Teachers of the new Number 10 School were Alonzo Morrison, Marie Hyneman, Essie Rumble, Mary Wolfe (1923-1924), Emily Bury, Marie Kolb, Audrey Hyslop, Frank Heidinger, Ruth Eads, Homer Morrison, Everett Fisher, Woodrow Smith, Lou Ella Withers, Homer Robb, Verna Jones, Olive Smith and Don Thompson.
Excerpts from a letter written by Marie Hyneman McCord to Irma Lindy concerning this school read: I taught one year 1917-1918 in a one room school, Number 10, which was two or two and a half miles from home. The student body was not large, but all grades were represented except the third and seventh. The parents of these children were farmers who had taught their children to obey. I had no serious problems with discipline. I could devote no more than 15 to 20 minutes to a class and meet all the classes each day.
After I worked with my beginners, I often put on the chalkboard a lesson copy for each one. The lower grades studied reading, arithmetic, spelling and writing. Beginning with the fifth grade more subjects were added-geography, history and physiology. Sometimes I gave the whole school a few minutes time for singing, also drawing. School usually began at 8:45 a.m. We had fifteen minutes of opening exercises. I usually read a few verses or story from the Bible and then a prayed a short prayer. School days ended at four o'clock. We had a fifteen minute recess in the middle of the morning and another in the middle of the afternoon. I believe we had an hour break at noon. The children played outdoors and often I played with them.
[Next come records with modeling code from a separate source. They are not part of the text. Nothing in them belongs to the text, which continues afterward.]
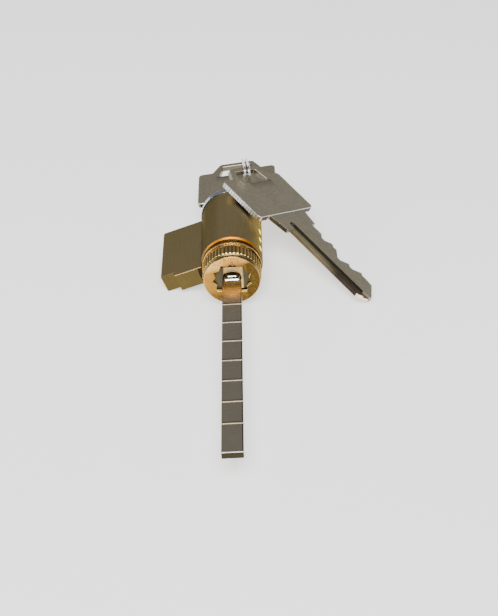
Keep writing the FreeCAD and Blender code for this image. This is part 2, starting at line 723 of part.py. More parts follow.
doc.recompute()
os.makedirs("parts", exist_ok=True)
for item in solids:
    print(item.Label, item.State, round(item.Shape.Volume, 2), item.Shape.isValid(), len(item.Shape.Solids),
          item.Shape.BoundBox)
    item.Shape.exportStep("parts/%s.step" % item.Label)
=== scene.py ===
import math

import bpy
from mathutils import Matrix, Vector


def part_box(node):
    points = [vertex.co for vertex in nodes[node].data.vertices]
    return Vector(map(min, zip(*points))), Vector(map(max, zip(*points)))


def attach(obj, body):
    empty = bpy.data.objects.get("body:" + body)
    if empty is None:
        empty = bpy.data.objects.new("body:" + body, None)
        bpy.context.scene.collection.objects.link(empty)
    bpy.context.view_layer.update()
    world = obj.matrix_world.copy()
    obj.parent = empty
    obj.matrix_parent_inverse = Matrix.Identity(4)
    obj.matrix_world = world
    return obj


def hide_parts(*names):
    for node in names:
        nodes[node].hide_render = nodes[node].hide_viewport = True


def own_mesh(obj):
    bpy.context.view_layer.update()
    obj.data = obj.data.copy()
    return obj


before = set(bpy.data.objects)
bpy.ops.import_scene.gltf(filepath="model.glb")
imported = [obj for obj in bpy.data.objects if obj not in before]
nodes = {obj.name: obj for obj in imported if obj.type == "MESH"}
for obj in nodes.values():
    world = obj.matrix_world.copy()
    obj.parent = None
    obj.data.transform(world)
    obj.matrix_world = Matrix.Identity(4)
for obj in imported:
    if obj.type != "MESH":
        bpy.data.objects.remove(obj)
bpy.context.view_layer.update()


# Shell: the barrel and its pin block are one piece of bare brass bar, turned and milled and then left
# unplated, so handling has dulled it to a brownish olive with fine lengthwise tool lines.
def node_group(name, inputs, outputs):
    """An empty node group with named sockets, its input node and its output node."""
    tree = bpy.data.node_groups.new(name, "ShaderNodeTree")
    kinds = {"value": "NodeSocketFloat", "vector": "NodeSocketVector", "colour": "NodeSocketColor"}
    for label, (kind, value) in inputs.items():
        socket = tree.interface.new_socket(name=label, in_out="INPUT", socket_type=kinds[kind])
        socket.default_value = value
    for label, kind in outputs.items():
        tree.interface.new_socket(name=label, in_out="OUTPUT", socket_type=kinds[kind])
    return tree, tree.nodes.new("NodeGroupInput"), tree.nodes.new("NodeGroupOutput")


def maths(tree, operation, *values):
    """A math node with its operands linked or set; returns its result socket."""
    node = tree.nodes.new("ShaderNodeMath")
    node.operation = operation
    for socket, value in zip(node.inputs, values):
        if isinstance(value, (int, float)):
            socket.default_value = value
        else:
            tree.links.new(value, socket)
    return node.outputs[0]


def over(tree, value, limit):
    """A mask that is full where the value is over the limit."""
    return maths(tree, "GREATER_THAN", value, limit)


def below(tree, value, limit):
    """A mask that is full where the value is below the limit."""
    return maths(tree, "LESS_THAN", value, limit)


def product(tree, *masks):
    """Masks, or a mask and a plain share, multiplied together."""
    result = masks[0]
    for mask in masks[1:]:
        result = maths(tree, "MULTIPLY", result, mask)
    return result


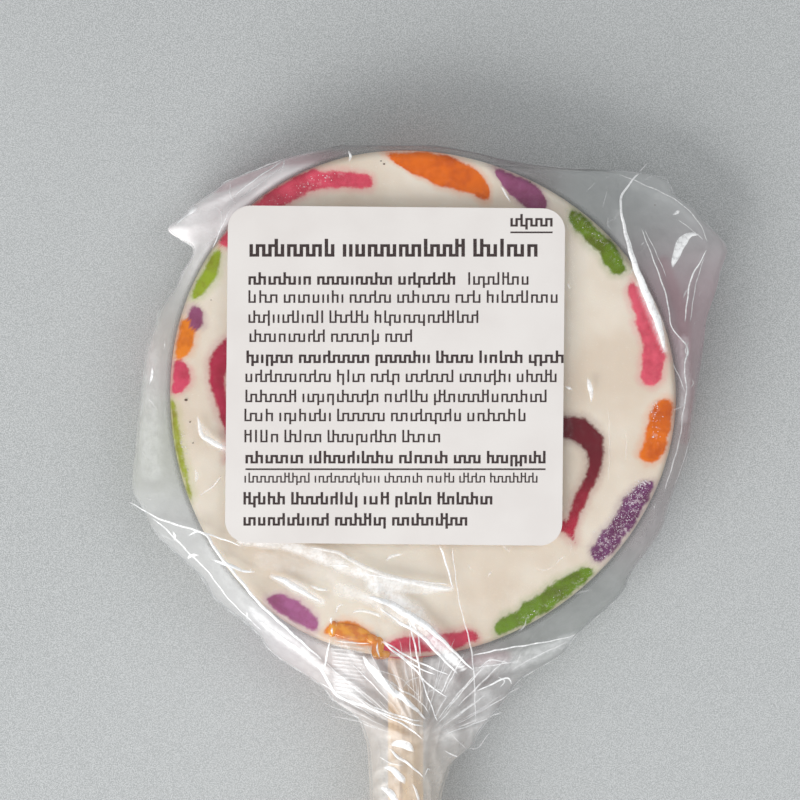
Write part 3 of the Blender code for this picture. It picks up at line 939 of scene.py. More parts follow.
def stick_mesh(looks):
    """The stick: a rod with its ends broken and a sunk seam that winds round it."""
    length = STICK_NEAR - STICK_FAR
    bm = blank("seam", "rolled")
    bmesh.ops.create_cone(
        bm, cap_ends=True, segments=56, radius1=STICK_RADIUS, radius2=STICK_RADIUS, depth=length
    )
    rims = [e for e in bm.edges if abs(e.verts[0].co.z - e.verts[1].co.z) < MM]
    bmesh.ops.bevel(bm, geom=rims, offset=0.3 * MM, segments=4, profile=0.5, affect="EDGES", material=-1)
    sides = [e for e in bm.edges if abs(e.verts[0].co.z - e.verts[1].co.z) > length / 2]
    bmesh.ops.subdivide_edges(bm, edges=sides, cuts=300, use_grid_fill=True)
    for _ in range(7):
        ends = [f for f in bm.faces if len(f.verts) > 8]
        bmesh.ops.inset_region(bm, faces=ends, thickness=0.22 * MM)
    bmesh.ops.rotate(bm, verts=bm.verts[:], matrix=Matrix.Rotation(math.pi / 2, 3, "X"))
    bmesh.ops.translate(bm, verts=bm.verts[:], vec=(STICK_X, (STICK_NEAR + STICK_FAR) / 2, MIDDLE))
    verts = bm.verts[:]
    x, y, z = points_of(verts)
    dx, dz = x - STICK_X, z - MIDDLE
    angle, away = np.arctan2(dz, dx), np.hypot(dx, dz)
    turn = (angle / math.tau + y / looks.wrap_pitch) % 1
    beside = np.minimum(turn, 1 - turn) * math.tau * STICK_RADIUS
    side = smooth(0.8, 0.97, away / STICK_RADIUS)
    seam = np.exp(-((beside / (0.13 * MM)) ** 2)) * side
    step = np.clip(1 - turn * 5, 0, 1) * side
    shrink = 1 - (0.03 * MM * seam + 0.018 * MM * (1 - step)) / STICK_RADIUS * (away > 0.5 * MM)
    dent = np.minimum(1 + 0.006 * waves(x * 2, y, 16 * MM, 51), 1)
    move_to(verts, STICK_X + dx * shrink * dent, y, MIDDLE + dz * shrink * dent)
    store(bm, "seam", verts, seam)
    store(bm, "rolled", verts, 0.5 + 0.5 * np.sin(away / (0.22 * MM) * math.pi + angle))
    return bm


class LOLLIPOP_OT_stick(bpy.types.Operator):
    """Makes the rolled paper stick"""

    bl_idname = "lollipop.stick"
    bl_label = "Stick"

    def execute(self, context):
        looks = context.scene.lollipop_stick
        piece = add_piece("paper_stick", stick_mesh(looks), stick_finish(looks))
        piece.data.set_sharp_from_angle(angle=math.radians(50))
        settle(piece, "stick_paper", "stick")
        return {"FINISHED"}


# Film

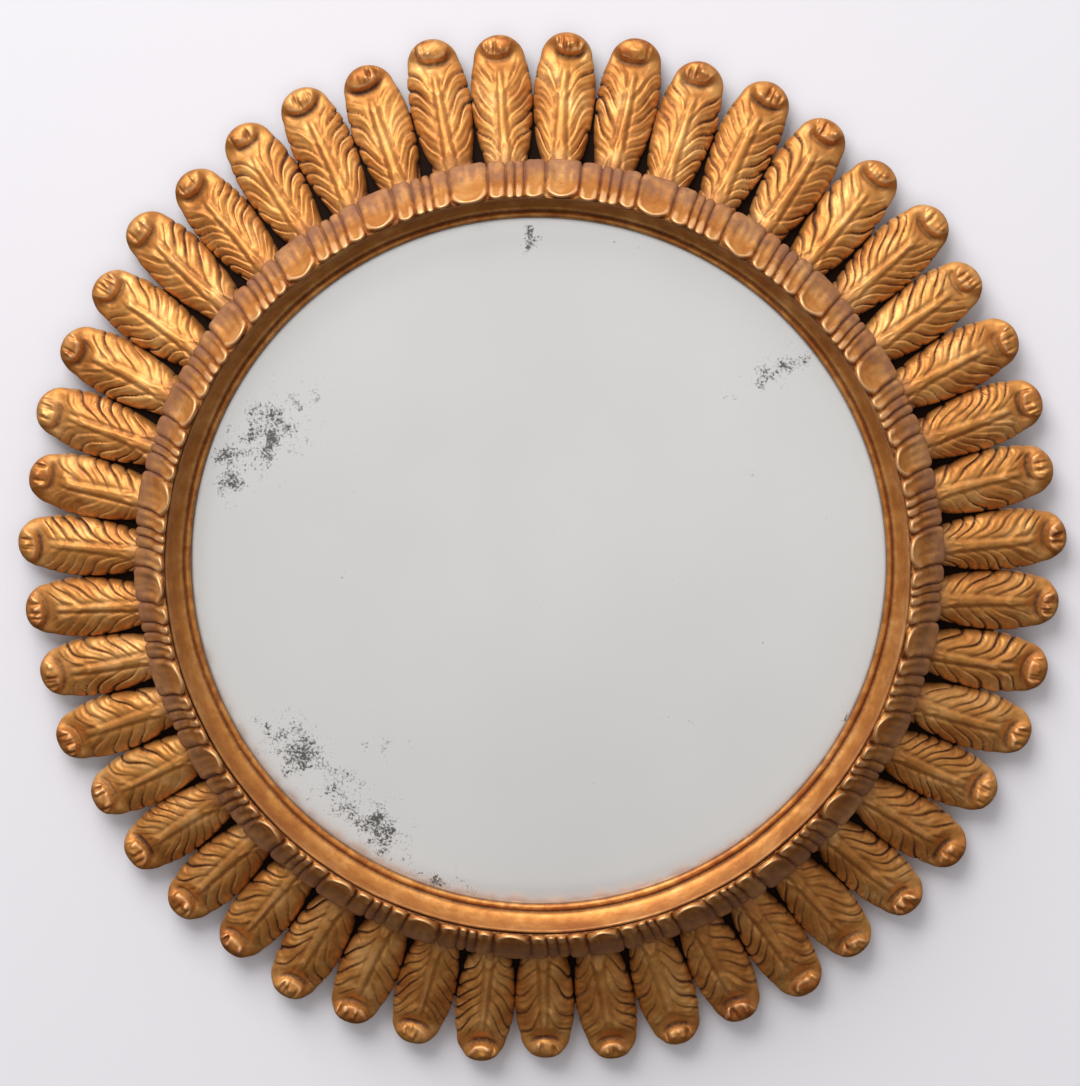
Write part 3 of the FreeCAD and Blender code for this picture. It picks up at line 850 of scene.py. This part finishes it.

John Arthur Huey attended Number 10 in the middle 1930's. He wrote: the building itself was the typical while weatherboard structure with a coatroom, belfry and bell. A flagpole stood in front of the building. Water was obtained in the usual way from a well outside, with the water bucket and dipper located in the coatroom. The students brought their cups. The restrooms were outside. There were coded hand signals to designate request; a raised hand with one finger for sharpening a pencil; two, for going to the restroom.
Everyone walked to and from school, usually in groups. It was only a half-mile from our home. On a rainy day the ditches along the roadside were filled with water, and the great sport was seeing who could jump the ditch. Needless to say, there were times when some children arrived at their destinations a bit wet! Before starting to school in the fall of 1933, I had previously been a visitor as often as allowed. Others who started to school that year were Mary Whitehouse, Ruth Pauley, Maggie Mae Rainey, Joe Stanley Thompson and Johnny Clayton Phillips. The teacher that year and the next was Don Thompson. The next year Audrey Hyslop was my teacher, then a Mr. Smith and I believe that my last teacher was Frieda Kolb (1938-1939). Then the school was discontinued and the students were bused to Mt. Olympus.
Lunches were carried in a pail and I having a voracious appetite, would many times have my lunch eaten by the end of the first recess. My favorite dish in the lunch pail was blackberries and cream. In winter, after the lunches had sat in the unheated cloakroom all morning, it was more like eating blackberries and ice cream. Although there was a wide range of ages at the school, most games included everyone. One game often played was very rough--Black Man. Often I would come home with disheveled clothes and hayseed in my hair. When the weather permitted, wrestling was popular, too. Recreational equipment included swings and teeter-totters. The object in teeter-tottering was to unseat the guy on the other end.
For special occasions there were wiener roast and egg roasts. For the latter, tubs were filled with water and placed over a fire; then the eggs were added to roast. At Christmas gifts were exchanged plum pudding style. Each gift was attached to a string extending over the edge of a tub. The tub was then filled with sawdust and each child selected a string which led to his gift.